Le Forum Global TVA a été l’occasion dans un premier temps de faire le point sur les développements récents en matière de TVA. Michel Aujean était chargé de situer le cadre du débat. Le fil rouge de son intervention est reproduit ci-après :
Global VAT policy trends and developments: A few introductory remarks on the evolution of VAT systems
- Although the principles of a VAT system are relatively simple, mostly based across the world on the invoice-credit approach, VAT is becoming more and more complex in its day-to-day practical application, notably as transactions become more and more international in their nature. This complexity is affecting its global efficiency, not only at the administration level but more and more at the firm level. Due to this VAT has become a subject of tax planning in many situations and has seen its compliance costs appear as one of the most expensive obligations.
- According to many surveys on the qualities and attractiveness of tax systems, firms attach the greatest importance to legal certainty and simplicity. We all know that the simplest and most efficient and less distortive systems are those with broad bases and moderate rates. This logic remains the best plea for broadening the tax bases. What we have seen recently, exacerbated by the economic and financial crisis, is most of the time characterized by substantial increase in rates and only moderate broadening of the bases. The IMF reports that during the period 2010-13, out of 43 advanced and emerging economies, 19 have increased their VAT rates and 14 have broadened their VAT bases.

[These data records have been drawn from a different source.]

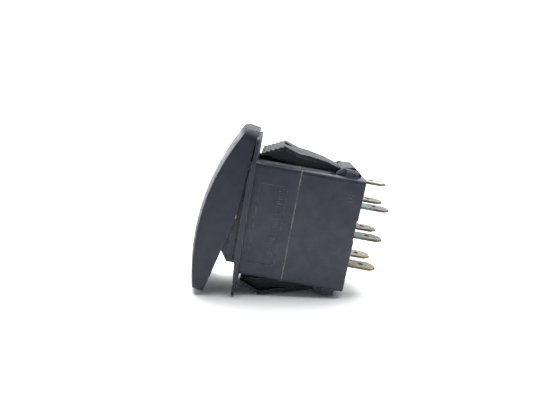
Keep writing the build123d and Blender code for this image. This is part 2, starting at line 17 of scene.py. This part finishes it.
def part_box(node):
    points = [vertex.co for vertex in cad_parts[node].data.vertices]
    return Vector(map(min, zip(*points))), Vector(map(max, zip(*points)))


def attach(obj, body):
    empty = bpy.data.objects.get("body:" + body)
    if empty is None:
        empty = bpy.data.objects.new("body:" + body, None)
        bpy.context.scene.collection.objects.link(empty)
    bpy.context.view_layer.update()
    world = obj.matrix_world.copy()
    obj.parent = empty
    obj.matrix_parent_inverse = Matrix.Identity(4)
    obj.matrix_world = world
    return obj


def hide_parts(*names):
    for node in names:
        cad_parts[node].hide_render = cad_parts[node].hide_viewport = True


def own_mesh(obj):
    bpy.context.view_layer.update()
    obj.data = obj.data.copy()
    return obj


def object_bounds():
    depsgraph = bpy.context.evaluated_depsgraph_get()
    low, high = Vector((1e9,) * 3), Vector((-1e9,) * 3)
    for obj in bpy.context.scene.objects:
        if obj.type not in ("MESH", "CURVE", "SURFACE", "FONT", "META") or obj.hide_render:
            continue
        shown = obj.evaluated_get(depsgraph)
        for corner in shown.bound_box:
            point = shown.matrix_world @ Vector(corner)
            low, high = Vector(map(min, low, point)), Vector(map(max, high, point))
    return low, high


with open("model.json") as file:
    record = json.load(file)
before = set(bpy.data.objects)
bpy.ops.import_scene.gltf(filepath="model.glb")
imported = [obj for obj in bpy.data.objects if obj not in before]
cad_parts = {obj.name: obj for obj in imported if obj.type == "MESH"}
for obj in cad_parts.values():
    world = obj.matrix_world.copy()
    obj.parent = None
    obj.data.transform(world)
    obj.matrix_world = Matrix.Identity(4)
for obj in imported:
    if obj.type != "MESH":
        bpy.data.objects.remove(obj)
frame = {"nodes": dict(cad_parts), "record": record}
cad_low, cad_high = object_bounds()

MM = 0.001
nodes = frame["nodes"]

# Camera: where it stands, and how it is turned
CAMERA_PLACE = Vector((158.32, 4.97, 40.83)) * MM
CAMERA_YAW = 1.11
CAMERA_PITCH = 13.40
CAMERA_ROLL = 10.42
CAMERA_LENS = 32.81
CAMERA_SENSOR = 36.0

# The switch lies on its flange edge and its lower latch blocks, on tilted ground
FLOOR_TILT = 8.6
FLOOR_NEAR_REACH = 0.14
FLOOR_FAR_REACH = 3.2
FLOOR_HALF_WIDTH = 4.0

# Raised marks moulded into the near side: plain bars like the ticks of a scale
LABEL_RECESS_DEPTH = 0.2
MARK_HEIGHT = 0.07
MARK_THICKNESS = 0.3
FRONT_MARKS_Y = 8.25
FRONT_MARKS_TOP_Z = 11.2
FRONT_MARK_PITCH = 0.8
FRONT_MARK_COUNT = 27
REAR_MARKS_Y = 29.3
REAR_MARKS_TOP_Z = 15.0
REAR_MARK_PITCH = 1.0
REAR_MARK_COUNT = 5
LONG_MARK = 1.3
SHORT_MARK = 0.8

# Rounded edges
BODY_EDGE = 0.09
ROCKER_EDGE = 0.10
WELD_REACH = 0.0005

# The outer ends of the body and the rocker are more matt, from these heights outwards
HOUSING_MATT_FROM = 17.9
ROCKER_MATT_FROM = 25.4
MATT_FADE = 0.8
MATT_EXTRA = 0.2

# Resistor body, and the middles and tints of its colour bands
RESISTOR_START_Y = 16.5
RESISTOR_END_Y = 22.8
RESISTOR_BAND_HALF = 0.34
RESISTOR_BAND_CORE = 0.28
RESISTOR_BANDS = (
    (17.6, (0.35, 0.12, 0.03)),
    (18.9, (0.02, 0.02, 0.02)),
    (20.1, (0.45, 0.05, 0.03)),
)

# Coil springs in the plunger tubes
SPRING_TILT = 9.7
SPRING_WIRE = 0.45
SPRING_LENGTH = 5.0
SPRING_TURNS = 5
SPRING_STEPS = 24
SPRING_SIDES = 8

# Light: a broad sky, a bright wall behind the switch, a brighter panel over its front end,
# and a dim surround
SKY_STRENGTH = 7.5
SKY_ANGLE = 70.0
SKY_LEAN_X = -0.40
SKY_LEAN_Y = 0.12
WALL_HEIGHT = 3.0
WALL_RADIANCE = 1.02
PANEL_RADIANCE = 3.5
PANEL_START_Y = -0.9
PANEL_STEP = 0.02
SURROUND_STRENGTH = 0.30


# ---------------------------------------------------------------- node helpers

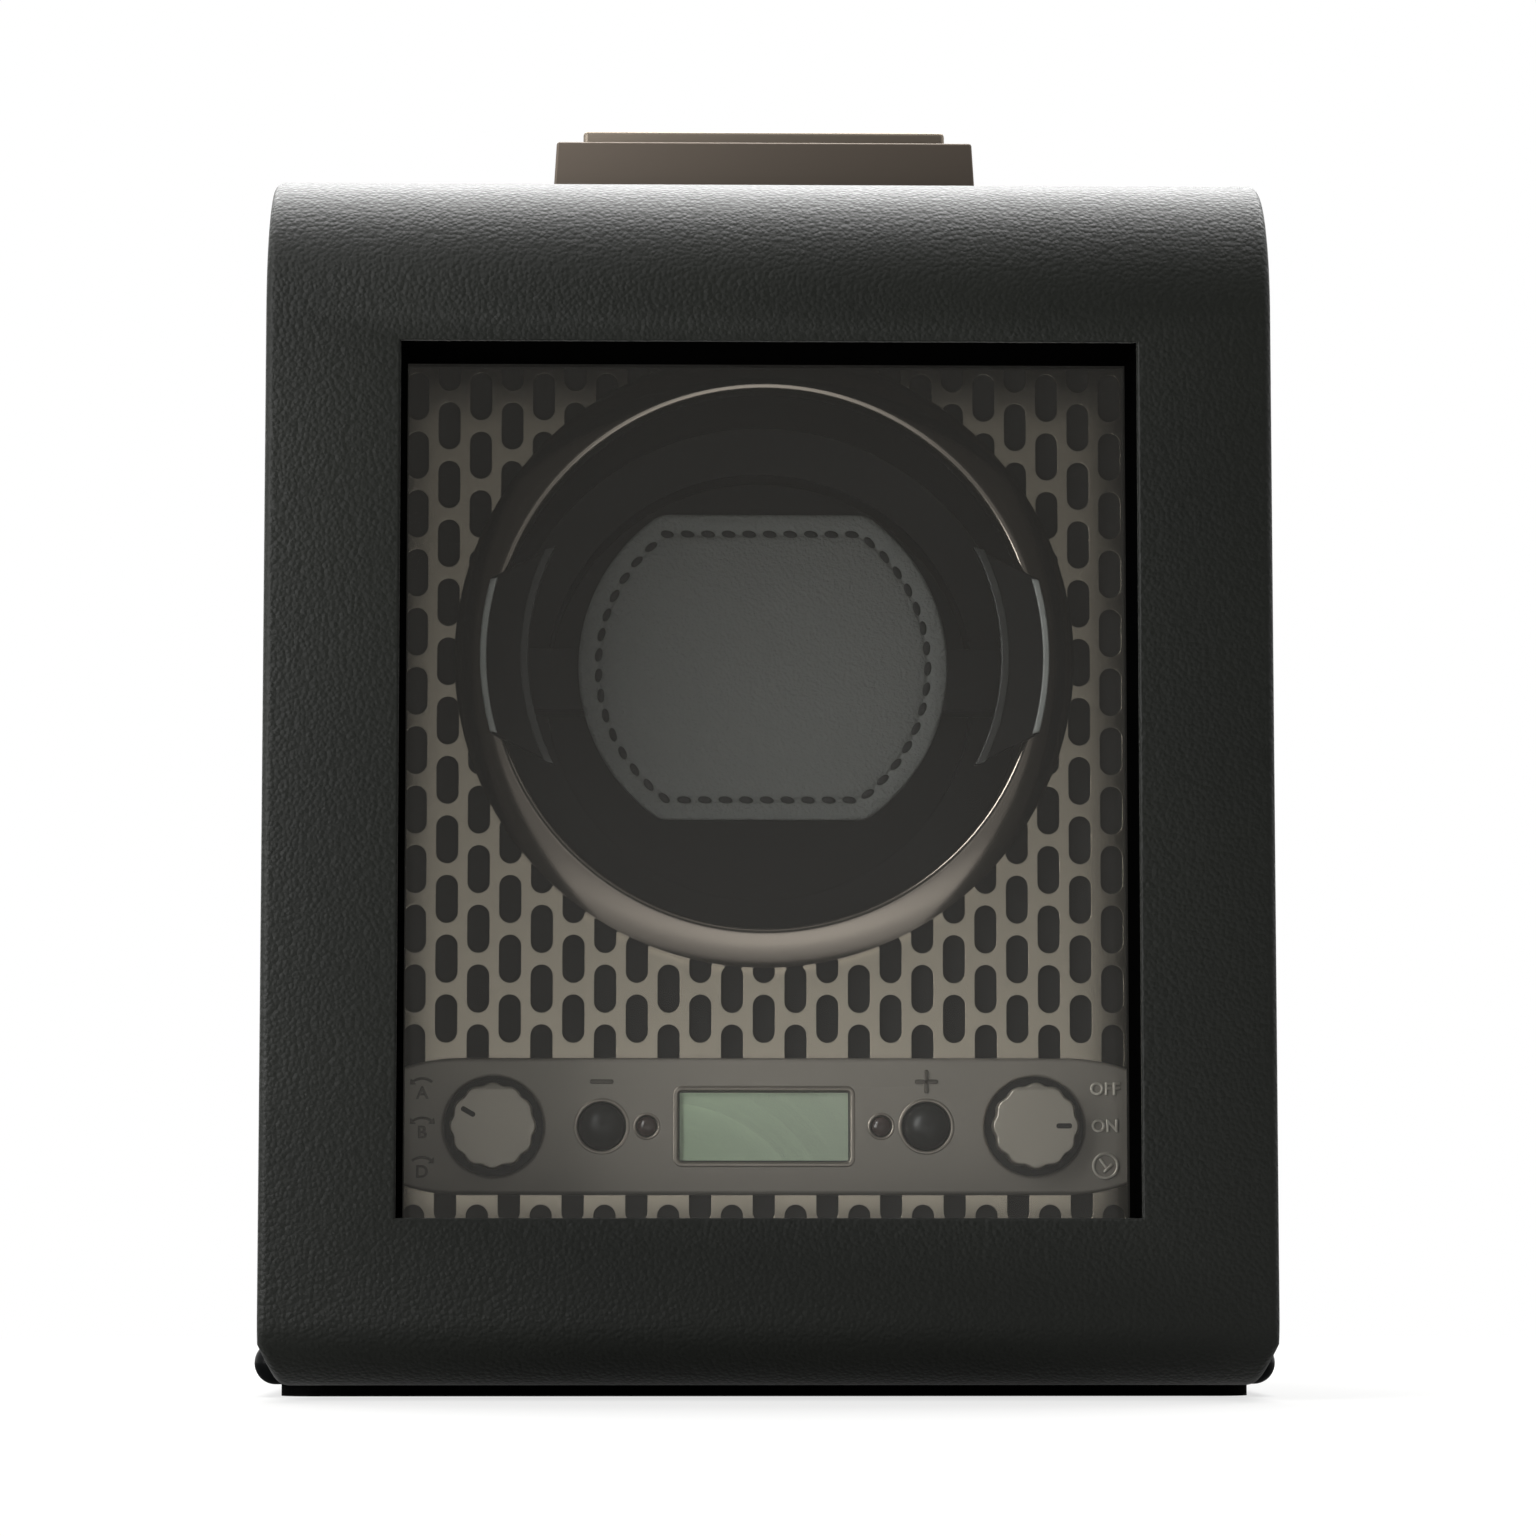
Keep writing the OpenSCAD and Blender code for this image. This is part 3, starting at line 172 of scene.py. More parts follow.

During the same period, 14 of the 33 OECD member countries having a VAT have increased their standard VAT rates.
- One of the politically most difficult question concerns the role of reduced VAT rates. From the 2012 VAT Forum as well as from the discussion that took place at the Brussels Tax Forum last November, it appears that most experts are of the view that reduced VAT rates are neither socially efficient nor economically wise (notably as they contribute to make the system more complex). Increasing the efficiency of VAT systems would call for the elimination of most/all reduced rates. In policy terms this is much more difficult and the recent example of reduced rates being illegally extended to on-line products by some Member States of the EU show how difficult it might be to eliminate reduced rates once they are in place ! Recent OECD research on the effectiveness of reduced rates and exemptions (to be presented under Session 6 of the Global Forum) shows that VAT reduced rates are a highly inefficient means of providing support to the poorer households and that targeted transfers are a far more efficient means of redistributing to the poor (although they cannot fully compensate all losers from a single-rate reform).
- Coming to the VAT Revenue ratio, or “C-efficiency” (the ratio between the VAT revenue effectively collected and the potential VAT revenue that could be collected if all final consumption was taxed at the standard rate). The IMF reports that in advanced economies C-efficiency has been flat over the last 20 years at only about 60% (but France is below 45% !), while it has been increasing in emerging markets and low-income countries but is still below 50% (see below, Figure 4.1 from IMF report). The OECD reports about the same figures on average for its member countries. How to improve it ? The reply clearly differs between the two groups of countries. Two main factors can explain the C-inefficiency : a “policy gap” (where VAT is not applied at a single rate and/or not to all consumption, notably due to exemptions) and a “compliance gap” (where implementation of VAT is imperfect). In advanced economies, the policy gap is the main determinant of the lack of efficiency, reflecting extensive exemptions and out-of-scope provisions as well as frequent use of multiple rates. The IMF estimates that halving the policy gap would on average raise 2,3 % of GDP (of which a substantial part would remain even after adjusting social transfers to protect the poorest from price increases subsequent to the elimination of multiple rates) while halving the compliance gap would only bring 0.4% of GDP ! In emerging markets, compliance gaps are much larger and problematic, notably in countries having implemented sub-national VAT systems leading to cascading and high complexity.
- There is substantial scope for broadening the scope of VAT, notably in advanced economies like the EU countries where the VAT rules defining the scope (and the resulting out-of-scope activities and transactions) and the exemptions date from the 70’s ! Initiatives have been taken looking at ways to eliminate some of the exemptions that until now did not produce any result, like extending VAT to financial and insurance services or the letting of immovable properties. From that point of view, the launch of a consultation document Review of existing VAT legislation on public bodies and tax exemptions in the public interest by the EU Commission is an interesting initiative. Another one is the so-called Henry Review’s tax on financial services in Australia which suggests that : “in consultation with the financial sector, the Australian government could develop an alternative method of taxing domestic consumption of financial services … to ensure that it is treated equivalently to other forms of consumption”.
- One last area affecting the potential efficiency of VAT systems is its ability to deal with the development of what is more and more called the digital economy. Already in the mid 90’s at the OECD and at the EU level we could see the calls for adapting our VAT systems to the new development of e-commerce. Nowadays the problem in some cases is more dramatic and solutions implemented in some areas, notably in the EU, must be closely examined by all those interested in taxing all forms of electronic services, domestic or imported. In this respect, close coordination is essential to address uncertainty, risks of double taxation and unintended non-taxation that would otherwise result from inconsistencies in the application of VAT to international trade, notably when it concerns trade in services and intangibles. This is the main purpose of the OECD International VAT/GST Guidelines. Developing in parallel the ways and means of a mutual assistance and administrative cooperation capable of implementing the necessary tools for exchanging information on VAT/GST will be crucial for dealing with the challenge of the digital economy and the rapid growth of the digital transactions worldwide. In this regard, the OECD Public Discussion Draft BEPS Action 1 : Address the Tax Challenges of the Digital Economy (24 March 2014 – 14 April 2014) provides an excellent tool for examining coordinated solutions.